2004 yılında Nobel Edebiyat Ödülü’nü kazanan Jelinek, tıpkı romandaki başkarakter Erika gibi, aile baskısı nedeniyle Viyana konservatuarında piyano eğitimi almıştır. Oysa Jelinek, sonrasında –kendi hür iradesi doğrultusunda - romancı olmayı seçmiştir…
Piyanist, Avusturyalı yönetmen Michael Haneke tarafından sinemaya uyarlanmış ve 2001 yılında gerçekleştirilen Cannes Film Festivali’nde jüri büyük ödülünün yanı sıra, en iyi kadın ve erkek oyuncu ödüllerini de kazanmıştı. ‘Rahat’sız edici ve tabu yıkıcı bir aşk hikâyesi okumak isteyenlere…
Harry Anastasiou, Kırık Zeytin Dalı, inceleme (230 sayfa)
Kıbrıs’a önce milliyetçi ideoloji geldi, sonra adada çatışmalar başladı, ardından da hâlâ bir sonuca ulaşılamayan barış arayışları… Kıbrıslı Rum akademisyen Haris Anastasiou’nun, Kırık Zeytin Dalı adlı kitabı, Khora Yayınları tarafından Türkçeye aktarılarak yayımlandı. Kitapta, Avrupa’da ortaya çıkarak yayılan milliyetçi ideolojinin Kıbrıs’a ne şekilde ulaştığı ve nelere yol açtığı üzerinde derinlemesine analizler yer almakta. Bir yandan da etnik çatışmalar neticesinde bölünen adanın yeniden birleştirilmesi doğrultusunda sürdürülen müzakerelerin yapısı irdeleniyor. Yazar, kitabın giriş kısmında “Milliyetçilik Mirası ve Kıbrıs Trajedisi” başlığı altında küçük bir çocukken, ailesine ait sinemada film izlediği bir sırada, komşuları Zanetos’un komünist, dolayısıyla da hain olduğu gerekçesiyle Milliyetçi Rumlar (EOKA A militanları) tarafından öldürülmesine tanık olmasının kendisinde yarattığı travmadan da bahsetmektedir. Belki de bu olaydır, Anastasiou’nun milliyetçilik ideolojisinin ne kadar tehlikeli bir silaha dönüşebileceğini anlamasını sağlayan ve onda, yıllar sonra, böylesi bir kitap yazma ihtiyacını duyuran… Anastasiou, kitabını, Doğu Akdeniz’de barış için çaba sarf eden tüm Kıbrıslı Türk/Rumlara ve Türk/Yunanlara ithaf etmiştir.

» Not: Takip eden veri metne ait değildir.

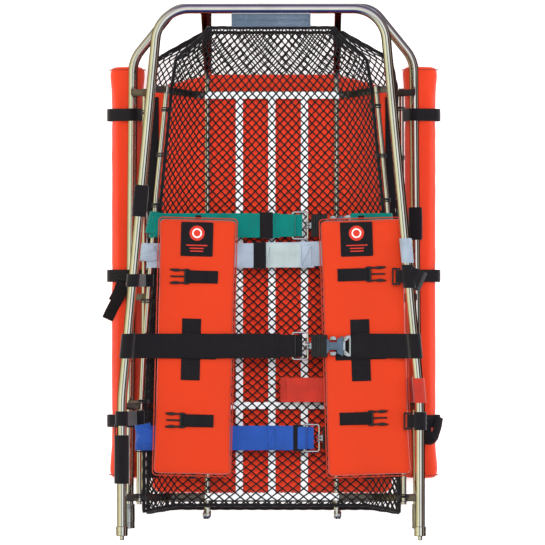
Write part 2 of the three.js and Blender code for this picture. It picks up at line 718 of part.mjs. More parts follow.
function ring(strap) {
  const w = RING.width / 2 - RING_WIRE;
  const l = RING.length / 2 - RING_WIRE;
  const corner = 3;
  const points = [];
  for (const [cx, cy, from] of [
    [w - corner, l - corner, 0], [-w + corner, l - corner, 1], [-w + corner, -l + corner, 2],
    [w - corner, -l + corner, 3],
  ]) {
    for (let k = 0; k <= 3; k++) {
      const angle = ((from + k / 3) * Math.PI) / 2;
      points.push([cx + corner * Math.cos(angle), cy + corner * Math.sin(angle)]);
    }
  }
  const outline = (grow) => {
    const shape = grow > 0 ? new THREE.Shape() : new THREE.Path();
    points.forEach(([x, y], i) => {
      const angle = Math.atan2(y / l, x / w);
      const px = strap.ring + x + grow * Math.sign(Math.cos(angle)) * (Math.abs(x) > w - corner ? 1 : 0);
      const py = strap.y + y + grow * Math.sign(Math.sin(angle)) * (Math.abs(y) > l - corner ? 1 : 0);
      if (i) shape.lineTo(px, py);
      else shape.moveTo(px, py);
    });
    return shape;
  };
  const shape = outline(RING_WIRE);
  shape.holes.push(outline(-RING_WIRE));
  return plate(shape, FOOT_BED_Z + strap.h - RING_WIRE, 2 * RING_WIRE);
}

// A quick-release buckle: ribbed web end on the ring, body with a notch at each side.
const BUCKLE = { bodyStart: 38, end: 70, half: 17, notch: 9.5, notchStart: 43, notchEnd: 57 };
const BUCKLE_RIBS = 6;
const BLADE = { half: 9, thickness: 3, depth: 12 };

function buckle(strap) {
  const x = (v) => ringRight(strap) + v;
  const z0 = FOOT_BED_Z + strap.h - BUCKLE_T / 2;
  const z1 = z0 + BUCKLE_T;
  const eye = loopBand(FOOT, ringRight(strap), strap.h, EYE.inner, EYE.outer, strap.y, WEB - 24);
  const web = box(x(EYE.inner + 1), x(BUCKLE.bodyStart + 1), strap.y - 12, strap.y + 12, z0 + 4, z1 - 4);
  const ribs = [];
  for (let k = 0; k < BUCKLE_RIBS; k++) {
    const start = 7 + 5 * k;
    ribs.push(box(x(start), x(start + 3.4), strap.y - 23, strap.y + 23, z0 + 3, z1 - 1.5));
  }
  const spine = box(x(7), x(BUCKLE.bodyStart + 1), strap.y - 22, strap.y + 22, z0 + 3.5, z1 - 3);
  const shape = new THREE.Shape();
  const b = BUCKLE;
  const outline = [
    [b.bodyStart, b.half - 3], [b.bodyStart + 3, b.half - 4.5], [b.notchStart, b.half - 4.5],
    [b.notchStart, b.half - b.notch], [b.notchEnd, b.half - b.notch], [b.notchEnd, b.half],
    [b.end - 3, b.half + 3], [b.end, b.half],
  ];
  outline.forEach(([px, py], i) => {
    if (i) shape.lineTo(x(px), strap.y + py);
    else shape.moveTo(x(px), strap.y + py);
  });
  for (const [px, py] of [...outline].reverse()) shape.lineTo(x(px), strap.y - py);
  const body = plate(shape, z0, BUCKLE_T);
  const solid = join(eye, web, spine, ...ribs, body);
  const mouth = box(
    x(b.end - BLADE.depth - 1), x(b.end + 1), strap.y - BLADE.half - 0.6, strap.y + BLADE.half + 0.6,
    z0 + BUCKLE_T / 2 - BLADE.thickness / 2 - 0.5, z0 + BUCKLE_T / 2 + BLADE.thickness / 2 + 0.5,
  );
  return cut(solid, mouth);
}

function releaseTab(strap, sign) {
  const x = (v) => ringRight(strap) + v;
  const inner = strap.y + sign * (BUCKLE.half - BUCKLE.notch + GAP + TAB_TRAVEL + 0.3);
  const outer = strap.y + sign * (BUCKLE.half + 2.5);
  const z = FOOT_BED_Z + strap.h;
  const grip = 4.2;
  return box(x(BUCKLE.notchStart + 0.5), x(BUCKLE.notchEnd - 0.5), inner, outer, z - grip, z + grip);
}

function tongue(strap) {
  const x = (v) => ringRight(strap) + v;
  const z = FOOT_BED_Z + strap.h;
  const t = BLADE.thickness / 2;
  const start = BUCKLE.end + GAP;
  const blade = box(
    x(BUCKLE.end - BLADE.depth), x(start + 2), strap.y - BLADE.half, strap.y + BLADE.half, z - t, z + t,
  );
  const frame = box(x(start), x(start + 15), strap.y - 21, strap.y + 21, z - 2.2, z + 2.2);
  const slot = box(x(start + 5), x(start + 11.5), strap.y - 17.5, strap.y + 17.5, z - 5, z + 5);
  return cut(join(blade, frame), slot);
}

// The free half of a strap folds round the tongue's outer bar.
const tongueBar = (strap) => ringRight(strap) + BUCKLE.end + GAP + 15;
const afterTongue = (strap) => tongueBar(strap) + 0.4;

const RED_END = 18; // the red strap's sewn end
add("strap_grey", join(rodStrap(STRAPS.grey, -1, 5), deepStrap(STRAPS.grey, 0)), grey);
add("strap_red", deepStrap(STRAPS.red, RED_END), strapRed);

for (const [name, material] of [["green", green], ["blue", blue]]) {
  const strap = STRAPS[name];
  add("strap_" + name + "_left", withRingEye(strap, rodStrap(strap, -1, eyeStart(strap))), material);
  add("strap_" + name + "_right", rodStrap(strap, 1, afterTongue(strap)), material);
}
add(
  "strap_black_left",
  withRingEye(STRAPS.black, railStrap(STRAPS.black, -1, eyeStart(STRAPS.black))),
  blackCloth,
);
add("strap_black_right", railStrap(STRAPS.black, 1, afterTongue(STRAPS.black)), blackCloth);

for (const name of ["green", "black", "blue"]) {
  const strap = STRAPS[name];
  add("ring_" + name, ring(strap), chrome);
  add("buckle_" + name, buckle(strap), blackPlastic);
  add("buckle_tongue_" + name, tongue(strap), brushed);
  add("release_tab_" + name + "_upper", releaseTab(strap, 1), brushed);
  add("release_tab_" + name + "_lower", releaseTab(strap, -1), brushed);
}

// ---- Wraps, ladder locks and a loose cover on the rails ----
function railWrap(half, sign, y, length, reach) {
  const x = sign * along(half.rail, y);
  const z = half.bedZ + half.up * DEPTH;
  const bevel = 4;
  const shape = new THREE.Shape();
  shape.moveTo(-reach, -SLEEVE_R);
  shape.lineTo(reach, -SLEEVE_R);
  shape.lineTo(reach, SLEEVE_R - bevel);
  shape.lineTo(reach - bevel, SLEEVE_R);
  shape.lineTo(-reach + bevel, SLEEVE_R);
  shape.lineTo(-reach, SLEEVE_R - bevel);
  const hole = acrossY(section(RAIL_R + 0.8, 12), y, length + 2);
  const wrap = follow(cut(acrossY(shape, y, length), hole), slopeOf(half.rail, y, sign), y);
  return wrap.translate(x, 0, z);
}
add("rail_wrap_foot_left", railWrap(FOOT, -1, 661, 62, 15), blackCloth);
add("rail_wrap_head_right", railWrap(HEAD, 1, 619, 66, 14.5), blackCloth);

// A ladder lock held inside the right rail by a loop of webbing.
function ladderLock(y, width) {
  const railX = along(FOOT.rail, y);
  const z = FOOT_BED_Z + DEPTH - 4;
  const slope = slopeOf(FOOT.rail, y, 1);
  const loop = loopBand(FOOT, railX, DEPTH, RAIL_R + 1, RAIL_R + 3.4, y, width, slope);
  const web = box(railX - 22, railX - RAIL_R - 1.6, y - NARROW_WEB / 2, y + NARROW_WEB / 2, z - 1, z + 1.4);
  const frame = box(railX - 32, railX - 16, y - 17, y + 17, z - 3, z + 3);
  const slots = [-27, -21].map((x) => {
    const middle = railX + x;
    return box(middle - 1.6, middle + 1.6, y - 13.5, y + 13.5, z - 5, z + 5);
  });
  return join(loop, cut(frame, ...slots), web);
}
add("ladder_lock_upper", ladderLock(512, 46), blackPlastic);
add("ladder_lock_lower", ladderLock(227, 36), blackPlastic);

// A loose length of webbing that covers the left rail, held by a tie from the rail to the side rod.
const TIE = { y: 231.5, width: 29 };

function railCover() {
  const x = -FOLD_X;
  const line = [
    [x - 15, DEPTH - 6], [x - 13.5, DEPTH + 6], [x - 6, DEPTH + 13], [x + 6, DEPTH + 13],
    [x + 12.5, DEPTH + 6], [x + 13.5, DEPTH - 6],
  ];
  const cover = ribbon(FOOT, line, WEB_T, 151, 96);
  const edge = ribbon(FOOT, line.slice(0, 2), WEB_T, TIE.y - TIE.width / 2 - 8, 24);
  const band = loopBand(FOOT, x, DEPTH, RAIL_R + 1, RAIL_R + 5, TIE.y, TIE.width);
  const rodX = -along(FOOT.rod, TIE.y);
  const rodLoop = loopBand(
    FOOT, rodX, ROD_H, LOOP.inner, LOOP.outer, TIE.y, TIE.width, slopeOf(FOOT.rod, TIE.y, -1),
  );
  const web = ribbon(
    FOOT, [[x + RAIL_R + 3, DEPTH], [rodX - LOOP.inner - WEB_T / 2, ROD_H]], WEB_T, TIE.y, TIE.width,
  );
  return join(cover, edge, band, web, rodLoop);
}
add("rail_cover_left", railCover(), blackCloth);

// ---- The origin goes under the middle of the folded stretcher ----
const bounds = new THREE.Box3().setFromObject(stretcher);
const middle = bounds.getCenter(new THREE.Vector3());
stretcher.position.set(-middle.x, -middle.y, -bounds.min.z);

export default stretcher;
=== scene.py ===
import math
import random

import bmesh
import bpy
from mathutils import Matrix, Vector, noise


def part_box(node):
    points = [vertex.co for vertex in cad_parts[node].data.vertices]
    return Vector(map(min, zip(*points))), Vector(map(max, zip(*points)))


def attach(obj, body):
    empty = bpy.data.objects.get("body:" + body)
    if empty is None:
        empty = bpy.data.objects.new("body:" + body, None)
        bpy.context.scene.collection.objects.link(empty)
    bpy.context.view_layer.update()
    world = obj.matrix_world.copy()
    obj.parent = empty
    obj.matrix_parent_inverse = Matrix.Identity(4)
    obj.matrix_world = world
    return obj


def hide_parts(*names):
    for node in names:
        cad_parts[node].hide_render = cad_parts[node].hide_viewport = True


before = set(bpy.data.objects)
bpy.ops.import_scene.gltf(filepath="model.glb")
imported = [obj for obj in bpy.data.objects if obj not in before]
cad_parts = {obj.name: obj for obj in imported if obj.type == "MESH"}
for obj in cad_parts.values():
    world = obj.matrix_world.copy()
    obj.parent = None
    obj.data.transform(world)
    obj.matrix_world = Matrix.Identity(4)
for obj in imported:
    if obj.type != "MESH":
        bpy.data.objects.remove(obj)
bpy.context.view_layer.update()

MM = 0.001
GAP = 0.3
MATING_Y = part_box("lock_sleeve_left")[0].y / MM - GAP

# ---- Driving dimensions, as in the CAD part ----
RAIL_R = 9.6
ROD_R = 5
RUNNER_R = 6.35
SLEEVE_R = 12.5
DEPTH = 140
ROD_H = 75
RUNNER_X = 128.6
PIVOT_Y = 36
FOLD_X = 294
LOG_X, LOG_W, LOG_TALL, LOG_START, LOG_END, LOG_LOW = 298, 77, 45, 100, 940, 3.3
RAIL_Z = LOG_LOW + LOG_TALL + GAP + SLEEVE_R
LINK = 2 * PIVOT_Y
RIB_T, RIB_W, RIB_H = 3, 14, 8.15
SLAT_T, SLAT_W, SLAT_H, SLAT_X = 3, 14.4, 11.45, 64.8
NET_H = 14.0
NET_RIM_H = 62
NET_RISE = 880
END_LEAN = 0.13
WEB, WEB_T, NARROW_WEB = 49, 2.2, 25.4
STRAP_H = 77
PAD_H, PAD_T = 85, 25
OVER_H = 118.5
SMOOTH = math.radians(35)
UP = Vector((0, 0, 1))
ACROSS = Vector((1, 0, 0))
ALONG = Vector((0, 1, 0))
SIDES = (("left", -1), ("right", 1))


class Half:
    """One half of the stretcher: plan half widths [y, x], and heights h over its bed."""

    def __init__(self, name, bed_z, up, end_y, post_y, net_end):
        self.name = name
        self.bed_z = bed_z
        self.up = up
        self.end_y = end_y
        self.post_y = post_y
        self.net_end = net_end

    def at(self, x, y, h):
        return Vector((x, y, self.bed_z + self.up * h))


FOOT = Half("foot", RAIL_Z + DEPTH + LINK, 1, 1040, 914, 1003)
FOOT.rail = [(0, 294), (268.5, 294), (1040, 221.8)]
FOOT.rod = [(60, 262.5), (170, 262.5), (346, 254.5), (678, 228), (891, 207)]
FOOT.bed = [(56, 191), (873, 140), (1003, 116)]
FOOT.rim = [(56, 251), (170, 251), (346, 243), (678, 216), (891, 195), (945, 186), (985, 134), (1003, 122)]
FOOT.ribs = (73, 254.5, 873)
HEAD = Half("head", RAIL_Z + DEPTH, -1, 1056, 930, 1006)
HEAD.rail = [(0, 294), (951, 285), (1056, 200)]
HEAD.rod = [(60, 262), (891, 259)]
HEAD.bed = [(46, 195), (880, 186), (1006, 134)]
HEAD.rim = [(46, 250), (891, 247), (950, 236), (1006, 138)]
HEAD.ribs = (66, 254.5, 470, 873)


def lerp(a, b, t):
    return a + (b - a) * t


def clamp01(t):
    return min(1, max(0, t))


def along(stations, y):
    """The half width of a plan line at a distance y."""
    i = 0
    while i < len(stations) - 2 and y > stations[i + 1][0]:
        i += 1
    (y0, x0), (y1, x1) = stations[i], stations[i + 1]
    return lerp(x0, x1, clamp01((y - y0) / (y1 - y0)))


def slope(stations, y):
    return (along(stations, y + 1) - along(stations, y - 1)) / 2


# ---- Camera, straight over the foot half, at the photograph's angle ----
def make_camera():
    rail_plane = (FOOT.bed_z + DEPTH) * MM
    distance = 12
    tilt = math.radians(0.8)
    back = Vector((math.sin(tilt), 0, math.cos(tilt)))
    camera = bpy.data.objects.new("camera", bpy.data.cameras.new("camera"))
    bpy.context.scene.collection.objects.link(camera)
    camera.location = Vector((0.003, -0.0088, rail_plane)) + back * distance
    x_axis = ALONG.cross(back).normalized()
    y_axis = back.cross(x_axis)
    camera.rotation_euler = Matrix((x_axis, y_axis, back)).transposed().to_euler()
    camera.data.sensor_width = 36
    camera.data.lens = 402
    camera.data.clip_end = 50
    bpy.context.scene.camera = camera


make_camera()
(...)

----------------------------------------------------
YAZIN DÜNYASINDAN HABER
Şair/yazar Mehmet Kansu onuruna, 26 Mart 2014 tarihinde Lefkoşa’da Atatürk Kültür Merkezi’nde “55. Sanat Yılında Çılgın Bir Dalgıç Mehmet Kansu” adlı bir etkinlik düzenlendi. Etkinliğin başında Mehmet Kansu ile önceden yapılan bir röportajı içeren ve sanatçının hayatına dair ipuçları veren kısa bir film gösterisi yapıldı. Ardından, yazar ve akademisyenlerin katıldığı, “Mehmet Kansu’nun Edebî Kişiliği” adlı bir söyleşi gerçekleştirildi. Daha sonra sahne alan Lirik Şiir Grubu, müzik dinletisi eşliğinde, Kansu’nun şiir ve öykülerini seslendirdi. Program sonrasında sahneye çağrılan Kansu, programı düzenleyen Lirik Şiir Grubu üyelerine ve tüm katılımcılara teşekkür ederken oldukça duygulu anlar yaşandı.